[start]

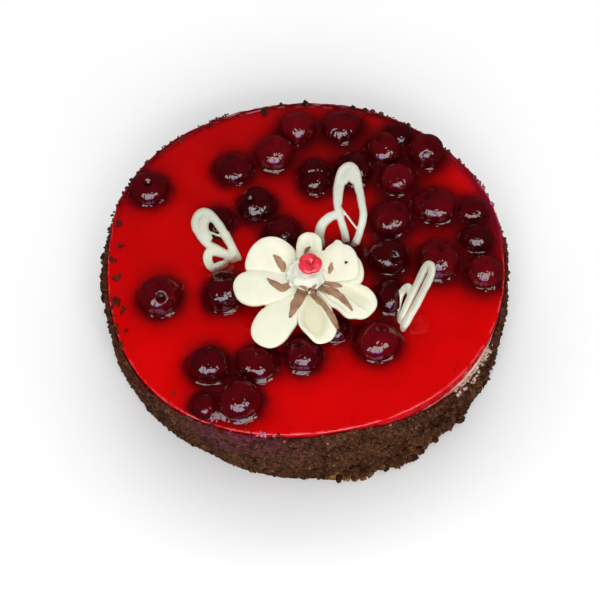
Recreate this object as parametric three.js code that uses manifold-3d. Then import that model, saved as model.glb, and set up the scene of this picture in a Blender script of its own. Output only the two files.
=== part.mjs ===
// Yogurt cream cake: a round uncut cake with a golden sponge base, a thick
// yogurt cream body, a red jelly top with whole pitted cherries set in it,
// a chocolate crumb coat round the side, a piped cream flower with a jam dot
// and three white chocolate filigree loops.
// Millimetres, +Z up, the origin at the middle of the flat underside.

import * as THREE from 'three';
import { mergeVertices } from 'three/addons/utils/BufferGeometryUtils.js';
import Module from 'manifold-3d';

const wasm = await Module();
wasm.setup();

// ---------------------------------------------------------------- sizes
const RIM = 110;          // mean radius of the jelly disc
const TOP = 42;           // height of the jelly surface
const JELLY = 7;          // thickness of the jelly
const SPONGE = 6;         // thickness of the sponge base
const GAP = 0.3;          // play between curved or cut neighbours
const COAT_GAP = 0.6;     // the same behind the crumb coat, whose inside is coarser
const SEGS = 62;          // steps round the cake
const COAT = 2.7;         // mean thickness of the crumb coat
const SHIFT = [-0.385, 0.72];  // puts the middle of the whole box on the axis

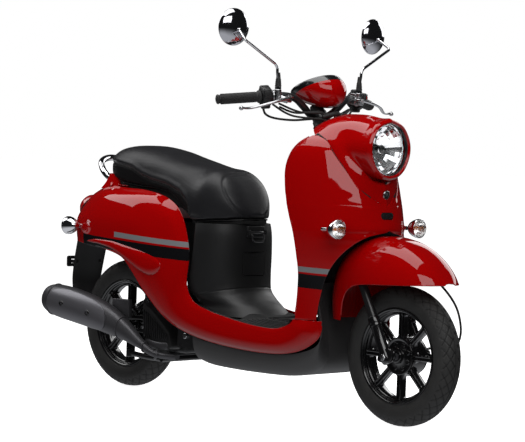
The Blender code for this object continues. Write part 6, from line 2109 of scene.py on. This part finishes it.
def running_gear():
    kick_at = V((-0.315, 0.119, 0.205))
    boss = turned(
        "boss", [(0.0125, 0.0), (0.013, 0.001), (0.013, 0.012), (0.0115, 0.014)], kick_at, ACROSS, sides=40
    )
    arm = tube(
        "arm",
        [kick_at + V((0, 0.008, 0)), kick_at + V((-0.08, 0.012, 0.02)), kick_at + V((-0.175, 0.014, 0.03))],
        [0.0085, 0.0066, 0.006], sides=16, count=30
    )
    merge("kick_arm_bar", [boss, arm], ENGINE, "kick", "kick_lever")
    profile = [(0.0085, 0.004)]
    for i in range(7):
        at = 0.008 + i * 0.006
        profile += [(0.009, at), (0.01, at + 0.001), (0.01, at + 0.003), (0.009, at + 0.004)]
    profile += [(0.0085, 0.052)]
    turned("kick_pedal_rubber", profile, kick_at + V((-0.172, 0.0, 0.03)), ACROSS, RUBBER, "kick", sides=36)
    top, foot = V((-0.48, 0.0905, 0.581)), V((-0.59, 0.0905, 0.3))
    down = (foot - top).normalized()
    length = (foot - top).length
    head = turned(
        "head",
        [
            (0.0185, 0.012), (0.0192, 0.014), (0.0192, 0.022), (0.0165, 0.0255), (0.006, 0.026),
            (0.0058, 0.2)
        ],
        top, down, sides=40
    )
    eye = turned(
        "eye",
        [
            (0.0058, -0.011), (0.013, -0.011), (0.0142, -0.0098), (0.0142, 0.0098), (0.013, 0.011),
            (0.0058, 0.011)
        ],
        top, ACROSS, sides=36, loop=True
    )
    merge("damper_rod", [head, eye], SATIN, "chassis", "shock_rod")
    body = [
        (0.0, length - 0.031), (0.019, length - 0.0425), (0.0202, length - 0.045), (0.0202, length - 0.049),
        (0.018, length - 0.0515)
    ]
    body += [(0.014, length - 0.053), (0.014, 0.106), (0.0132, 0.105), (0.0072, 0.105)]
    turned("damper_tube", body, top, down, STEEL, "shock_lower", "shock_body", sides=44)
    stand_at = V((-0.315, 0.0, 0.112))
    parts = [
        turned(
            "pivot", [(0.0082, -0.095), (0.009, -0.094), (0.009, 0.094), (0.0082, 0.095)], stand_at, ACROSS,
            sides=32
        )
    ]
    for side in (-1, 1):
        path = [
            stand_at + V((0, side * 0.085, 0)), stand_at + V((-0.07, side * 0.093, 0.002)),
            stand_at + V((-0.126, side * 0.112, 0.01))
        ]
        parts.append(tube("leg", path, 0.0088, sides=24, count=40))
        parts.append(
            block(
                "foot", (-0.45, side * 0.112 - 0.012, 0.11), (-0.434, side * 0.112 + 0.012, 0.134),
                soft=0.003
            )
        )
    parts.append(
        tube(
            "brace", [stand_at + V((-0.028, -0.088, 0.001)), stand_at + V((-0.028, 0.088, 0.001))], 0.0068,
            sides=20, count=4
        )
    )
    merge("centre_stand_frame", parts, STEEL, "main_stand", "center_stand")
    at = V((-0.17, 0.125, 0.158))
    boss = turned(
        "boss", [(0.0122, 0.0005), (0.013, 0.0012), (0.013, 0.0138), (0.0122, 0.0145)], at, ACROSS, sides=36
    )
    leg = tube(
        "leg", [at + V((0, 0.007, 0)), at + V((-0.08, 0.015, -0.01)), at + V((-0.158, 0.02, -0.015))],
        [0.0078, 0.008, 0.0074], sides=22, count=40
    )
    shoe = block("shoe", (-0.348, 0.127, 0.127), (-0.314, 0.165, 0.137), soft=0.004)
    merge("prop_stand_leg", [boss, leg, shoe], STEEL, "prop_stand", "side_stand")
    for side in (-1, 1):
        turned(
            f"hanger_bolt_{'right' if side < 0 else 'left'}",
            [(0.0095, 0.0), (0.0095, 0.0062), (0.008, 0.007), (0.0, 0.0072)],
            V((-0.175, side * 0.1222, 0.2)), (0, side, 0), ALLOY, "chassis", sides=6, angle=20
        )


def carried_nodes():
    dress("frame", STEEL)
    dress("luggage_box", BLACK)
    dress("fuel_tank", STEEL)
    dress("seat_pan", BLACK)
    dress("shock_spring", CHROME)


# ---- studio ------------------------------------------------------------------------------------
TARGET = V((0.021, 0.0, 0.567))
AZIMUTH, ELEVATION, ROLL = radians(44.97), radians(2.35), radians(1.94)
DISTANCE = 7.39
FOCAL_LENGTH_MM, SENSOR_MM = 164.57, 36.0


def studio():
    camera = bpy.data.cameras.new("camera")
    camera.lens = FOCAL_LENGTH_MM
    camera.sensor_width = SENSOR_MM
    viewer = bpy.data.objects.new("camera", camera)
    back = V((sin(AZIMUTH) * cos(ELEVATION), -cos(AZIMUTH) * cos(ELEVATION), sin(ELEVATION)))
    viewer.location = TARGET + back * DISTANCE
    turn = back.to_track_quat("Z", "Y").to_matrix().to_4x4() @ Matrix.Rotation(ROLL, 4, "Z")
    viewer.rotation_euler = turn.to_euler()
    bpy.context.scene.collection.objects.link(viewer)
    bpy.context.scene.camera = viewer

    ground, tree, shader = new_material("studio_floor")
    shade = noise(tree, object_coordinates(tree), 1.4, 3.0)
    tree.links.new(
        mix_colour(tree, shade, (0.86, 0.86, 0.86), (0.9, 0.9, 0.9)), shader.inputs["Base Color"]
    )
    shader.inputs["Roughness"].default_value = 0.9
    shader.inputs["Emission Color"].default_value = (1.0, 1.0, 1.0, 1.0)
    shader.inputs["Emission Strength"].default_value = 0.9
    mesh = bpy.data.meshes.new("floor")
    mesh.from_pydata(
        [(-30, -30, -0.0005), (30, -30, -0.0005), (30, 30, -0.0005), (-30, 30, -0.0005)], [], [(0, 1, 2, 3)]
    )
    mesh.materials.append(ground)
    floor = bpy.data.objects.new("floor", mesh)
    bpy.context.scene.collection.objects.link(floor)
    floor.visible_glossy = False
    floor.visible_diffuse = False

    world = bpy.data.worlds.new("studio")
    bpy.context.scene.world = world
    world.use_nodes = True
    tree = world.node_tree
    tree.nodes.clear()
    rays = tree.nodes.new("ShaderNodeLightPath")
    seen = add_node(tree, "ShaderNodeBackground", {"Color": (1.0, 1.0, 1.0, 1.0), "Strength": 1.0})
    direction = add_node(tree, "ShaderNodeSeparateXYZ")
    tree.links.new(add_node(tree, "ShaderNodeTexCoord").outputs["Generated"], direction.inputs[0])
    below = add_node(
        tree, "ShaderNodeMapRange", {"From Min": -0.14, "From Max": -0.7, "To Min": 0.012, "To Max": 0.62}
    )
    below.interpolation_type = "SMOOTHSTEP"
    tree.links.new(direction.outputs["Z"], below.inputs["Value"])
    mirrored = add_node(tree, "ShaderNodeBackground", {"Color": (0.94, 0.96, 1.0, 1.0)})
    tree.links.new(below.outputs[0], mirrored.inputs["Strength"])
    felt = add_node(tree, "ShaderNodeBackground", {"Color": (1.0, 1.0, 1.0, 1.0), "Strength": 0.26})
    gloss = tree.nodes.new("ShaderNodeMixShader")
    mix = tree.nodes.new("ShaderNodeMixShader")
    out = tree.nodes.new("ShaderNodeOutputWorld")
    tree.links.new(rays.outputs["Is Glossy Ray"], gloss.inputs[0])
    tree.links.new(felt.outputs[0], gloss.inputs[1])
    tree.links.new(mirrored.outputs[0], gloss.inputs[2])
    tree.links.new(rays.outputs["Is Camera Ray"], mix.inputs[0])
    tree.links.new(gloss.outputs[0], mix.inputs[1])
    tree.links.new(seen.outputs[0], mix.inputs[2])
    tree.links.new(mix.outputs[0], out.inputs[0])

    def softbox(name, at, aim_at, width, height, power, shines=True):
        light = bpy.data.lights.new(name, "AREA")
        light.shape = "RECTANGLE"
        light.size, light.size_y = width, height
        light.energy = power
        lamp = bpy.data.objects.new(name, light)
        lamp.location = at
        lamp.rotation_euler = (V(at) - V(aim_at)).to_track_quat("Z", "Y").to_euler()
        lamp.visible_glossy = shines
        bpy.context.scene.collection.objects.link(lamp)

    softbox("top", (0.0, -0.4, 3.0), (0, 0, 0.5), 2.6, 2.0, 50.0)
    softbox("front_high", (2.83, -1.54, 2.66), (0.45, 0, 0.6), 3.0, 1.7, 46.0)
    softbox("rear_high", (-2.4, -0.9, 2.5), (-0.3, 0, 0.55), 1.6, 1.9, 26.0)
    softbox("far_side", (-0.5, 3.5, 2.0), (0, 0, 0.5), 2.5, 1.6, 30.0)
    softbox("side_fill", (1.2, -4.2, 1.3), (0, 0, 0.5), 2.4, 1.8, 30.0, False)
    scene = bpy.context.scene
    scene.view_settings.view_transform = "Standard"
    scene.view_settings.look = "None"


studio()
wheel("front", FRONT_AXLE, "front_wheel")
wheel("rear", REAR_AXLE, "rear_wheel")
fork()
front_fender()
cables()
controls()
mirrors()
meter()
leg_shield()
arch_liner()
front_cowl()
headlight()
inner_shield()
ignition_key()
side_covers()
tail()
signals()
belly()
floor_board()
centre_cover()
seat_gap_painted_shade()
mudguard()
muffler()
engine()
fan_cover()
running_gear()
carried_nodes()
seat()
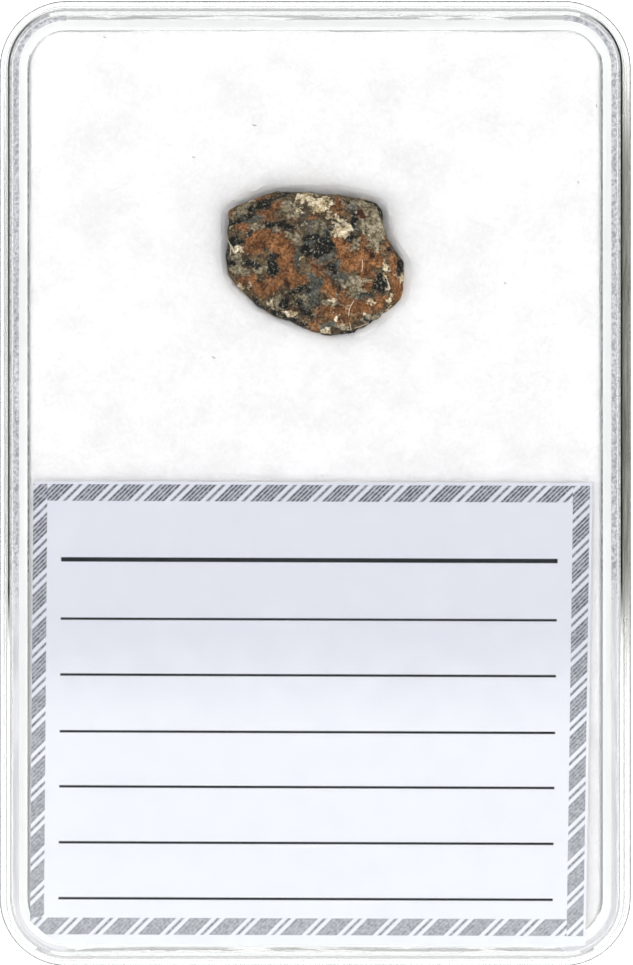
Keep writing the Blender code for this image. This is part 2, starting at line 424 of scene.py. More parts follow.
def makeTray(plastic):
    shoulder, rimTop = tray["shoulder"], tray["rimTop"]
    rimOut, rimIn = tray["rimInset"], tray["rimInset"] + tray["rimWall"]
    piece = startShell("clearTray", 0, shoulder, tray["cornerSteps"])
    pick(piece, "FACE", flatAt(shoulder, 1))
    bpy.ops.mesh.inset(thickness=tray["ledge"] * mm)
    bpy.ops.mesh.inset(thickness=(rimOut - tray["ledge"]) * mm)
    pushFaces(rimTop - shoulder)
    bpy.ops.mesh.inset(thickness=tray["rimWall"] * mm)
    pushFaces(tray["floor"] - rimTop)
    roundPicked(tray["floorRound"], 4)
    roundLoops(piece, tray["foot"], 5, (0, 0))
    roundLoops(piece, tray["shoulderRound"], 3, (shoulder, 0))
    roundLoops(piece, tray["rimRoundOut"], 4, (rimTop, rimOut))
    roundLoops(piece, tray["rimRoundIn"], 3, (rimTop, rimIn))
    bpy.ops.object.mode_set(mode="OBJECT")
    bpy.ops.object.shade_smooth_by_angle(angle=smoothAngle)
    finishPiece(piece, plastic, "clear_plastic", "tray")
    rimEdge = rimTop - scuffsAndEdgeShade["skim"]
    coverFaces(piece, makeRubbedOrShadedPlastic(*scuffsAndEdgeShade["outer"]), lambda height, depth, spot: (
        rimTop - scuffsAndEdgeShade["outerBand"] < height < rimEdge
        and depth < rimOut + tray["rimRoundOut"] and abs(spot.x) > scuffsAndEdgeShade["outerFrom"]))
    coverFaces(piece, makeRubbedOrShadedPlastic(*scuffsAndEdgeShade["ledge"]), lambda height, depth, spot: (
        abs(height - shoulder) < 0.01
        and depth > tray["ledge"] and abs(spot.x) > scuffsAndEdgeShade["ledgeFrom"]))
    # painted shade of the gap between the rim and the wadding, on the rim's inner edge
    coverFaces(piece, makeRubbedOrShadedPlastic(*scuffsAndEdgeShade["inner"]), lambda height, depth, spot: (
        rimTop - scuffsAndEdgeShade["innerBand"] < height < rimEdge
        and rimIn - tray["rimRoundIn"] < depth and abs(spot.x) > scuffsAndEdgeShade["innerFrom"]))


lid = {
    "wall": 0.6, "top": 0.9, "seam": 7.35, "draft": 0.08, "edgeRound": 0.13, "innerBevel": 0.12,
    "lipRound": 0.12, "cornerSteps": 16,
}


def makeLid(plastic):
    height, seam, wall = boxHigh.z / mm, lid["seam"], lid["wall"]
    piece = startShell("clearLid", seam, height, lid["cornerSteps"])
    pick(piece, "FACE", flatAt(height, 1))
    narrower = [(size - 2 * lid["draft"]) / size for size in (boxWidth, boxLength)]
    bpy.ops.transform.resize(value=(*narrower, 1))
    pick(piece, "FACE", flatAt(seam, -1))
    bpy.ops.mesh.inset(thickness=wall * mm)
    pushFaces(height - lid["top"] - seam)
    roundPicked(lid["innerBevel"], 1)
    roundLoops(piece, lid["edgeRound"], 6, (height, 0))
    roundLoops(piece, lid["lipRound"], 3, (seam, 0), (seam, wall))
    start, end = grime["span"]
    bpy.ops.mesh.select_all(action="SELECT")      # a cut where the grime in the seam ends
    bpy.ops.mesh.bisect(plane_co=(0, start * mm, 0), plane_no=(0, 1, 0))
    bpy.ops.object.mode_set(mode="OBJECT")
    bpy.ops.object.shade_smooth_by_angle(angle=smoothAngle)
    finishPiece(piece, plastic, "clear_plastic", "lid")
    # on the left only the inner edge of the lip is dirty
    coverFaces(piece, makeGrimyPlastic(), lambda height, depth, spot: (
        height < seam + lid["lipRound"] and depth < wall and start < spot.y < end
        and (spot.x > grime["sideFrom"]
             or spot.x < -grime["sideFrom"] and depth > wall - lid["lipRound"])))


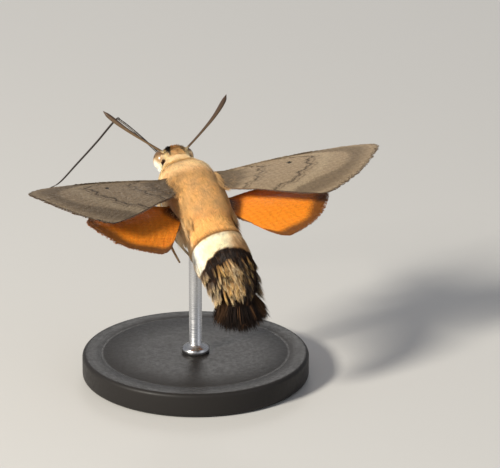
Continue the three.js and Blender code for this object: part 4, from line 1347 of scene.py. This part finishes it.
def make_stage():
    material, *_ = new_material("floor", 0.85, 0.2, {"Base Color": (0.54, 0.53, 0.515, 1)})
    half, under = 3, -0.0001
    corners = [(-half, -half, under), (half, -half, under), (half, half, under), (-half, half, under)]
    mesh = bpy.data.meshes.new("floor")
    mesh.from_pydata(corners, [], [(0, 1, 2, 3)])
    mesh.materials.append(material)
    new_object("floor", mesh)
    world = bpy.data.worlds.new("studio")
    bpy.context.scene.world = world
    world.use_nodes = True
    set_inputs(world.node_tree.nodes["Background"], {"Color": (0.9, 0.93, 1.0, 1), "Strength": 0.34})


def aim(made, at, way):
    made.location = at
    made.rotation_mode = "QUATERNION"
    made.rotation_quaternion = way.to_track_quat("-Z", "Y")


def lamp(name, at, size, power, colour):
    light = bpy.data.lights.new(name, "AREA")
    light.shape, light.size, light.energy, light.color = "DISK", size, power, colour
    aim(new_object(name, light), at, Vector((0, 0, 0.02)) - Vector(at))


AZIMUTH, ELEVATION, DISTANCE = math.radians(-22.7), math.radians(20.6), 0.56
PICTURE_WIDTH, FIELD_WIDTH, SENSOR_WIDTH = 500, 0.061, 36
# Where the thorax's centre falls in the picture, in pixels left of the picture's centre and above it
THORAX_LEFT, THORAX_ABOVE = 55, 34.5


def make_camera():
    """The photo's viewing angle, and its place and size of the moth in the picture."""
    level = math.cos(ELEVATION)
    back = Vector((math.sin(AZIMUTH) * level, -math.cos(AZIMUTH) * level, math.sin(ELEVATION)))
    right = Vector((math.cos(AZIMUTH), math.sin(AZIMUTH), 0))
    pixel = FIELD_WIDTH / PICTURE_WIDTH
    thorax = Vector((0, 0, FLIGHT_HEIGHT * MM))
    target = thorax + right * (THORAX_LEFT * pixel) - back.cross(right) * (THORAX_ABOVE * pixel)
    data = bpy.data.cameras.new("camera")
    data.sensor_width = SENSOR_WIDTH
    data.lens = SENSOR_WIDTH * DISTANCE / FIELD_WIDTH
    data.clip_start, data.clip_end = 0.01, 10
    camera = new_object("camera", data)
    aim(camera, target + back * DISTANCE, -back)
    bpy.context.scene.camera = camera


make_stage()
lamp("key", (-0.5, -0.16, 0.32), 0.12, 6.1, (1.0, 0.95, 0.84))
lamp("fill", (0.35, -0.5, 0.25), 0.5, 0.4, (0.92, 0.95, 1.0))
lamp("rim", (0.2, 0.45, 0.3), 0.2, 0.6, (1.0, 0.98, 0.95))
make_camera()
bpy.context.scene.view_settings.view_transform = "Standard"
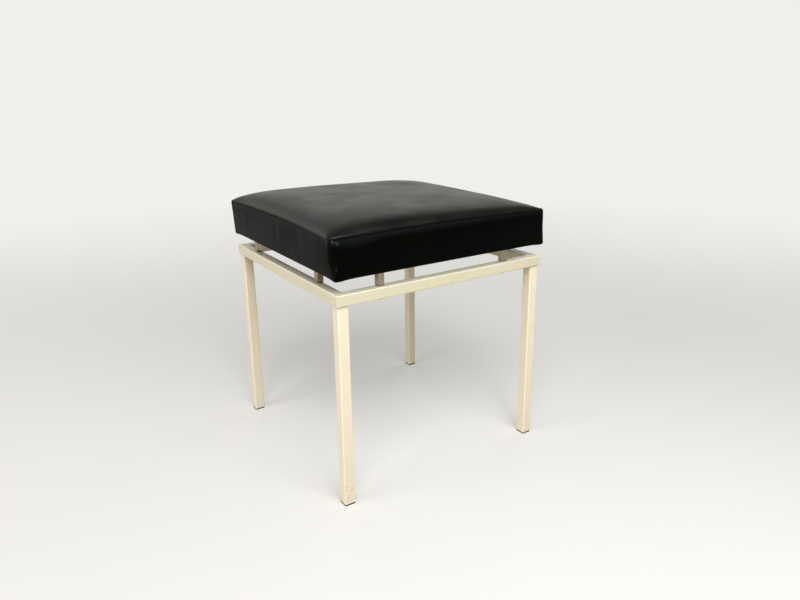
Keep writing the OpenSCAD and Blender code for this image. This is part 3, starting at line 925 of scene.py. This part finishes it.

[end]

__Instructions for the task__: Beginning at the top of the data, extract each line through the line containing "const SHIFT = [-0.385, 0.72];" and return those lines exactly, with nothing added.

__The result__:
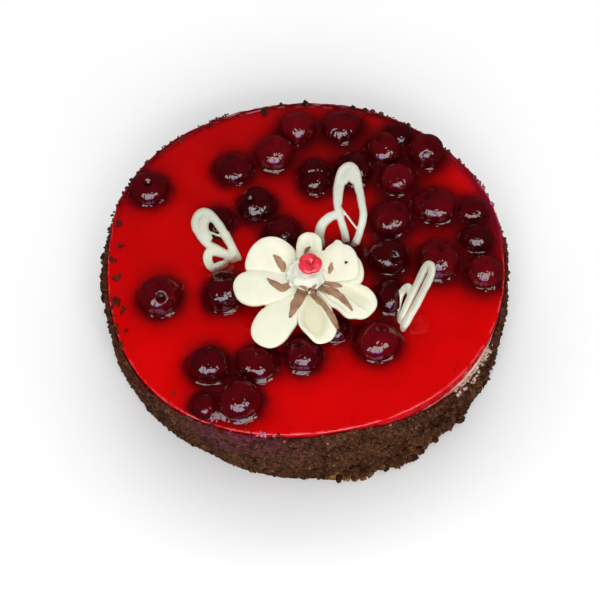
Recreate this object as parametric three.js code that uses manifold-3d. Then import that model, saved as model.glb, and set up the scene of this picture in a Blender script of its own. Output only the two files.
=== part.mjs ===
// Yogurt cream cake: a round uncut cake with a golden sponge base, a thick
// yogurt cream body, a red jelly top with whole pitted cherries set in it,
// a chocolate crumb coat round the side, a piped cream flower with a jam dot
// and three white chocolate filigree loops.
// Millimetres, +Z up, the origin at the middle of the flat underside.

import * as THREE from 'three';
import { mergeVertices } from 'three/addons/utils/BufferGeometryUtils.js';
import Module from 'manifold-3d';

const wasm = await Module();
wasm.setup();

// ---------------------------------------------------------------- sizes
const RIM = 110;          // mean radius of the jelly disc
const TOP = 42;           // height of the jelly surface
const JELLY = 7;          // thickness of the jelly
const SPONGE = 6;         // thickness of the sponge base
const GAP = 0.3;          // play between curved or cut neighbours
const COAT_GAP = 0.6;     // the same behind the crumb coat, whose inside is coarser
const SEGS = 62;          // steps round the cake
const COAT = 2.7;         // mean thickness of the crumb coat
const SHIFT = [-0.385, 0.72];  // puts the middle of the whole box on the axis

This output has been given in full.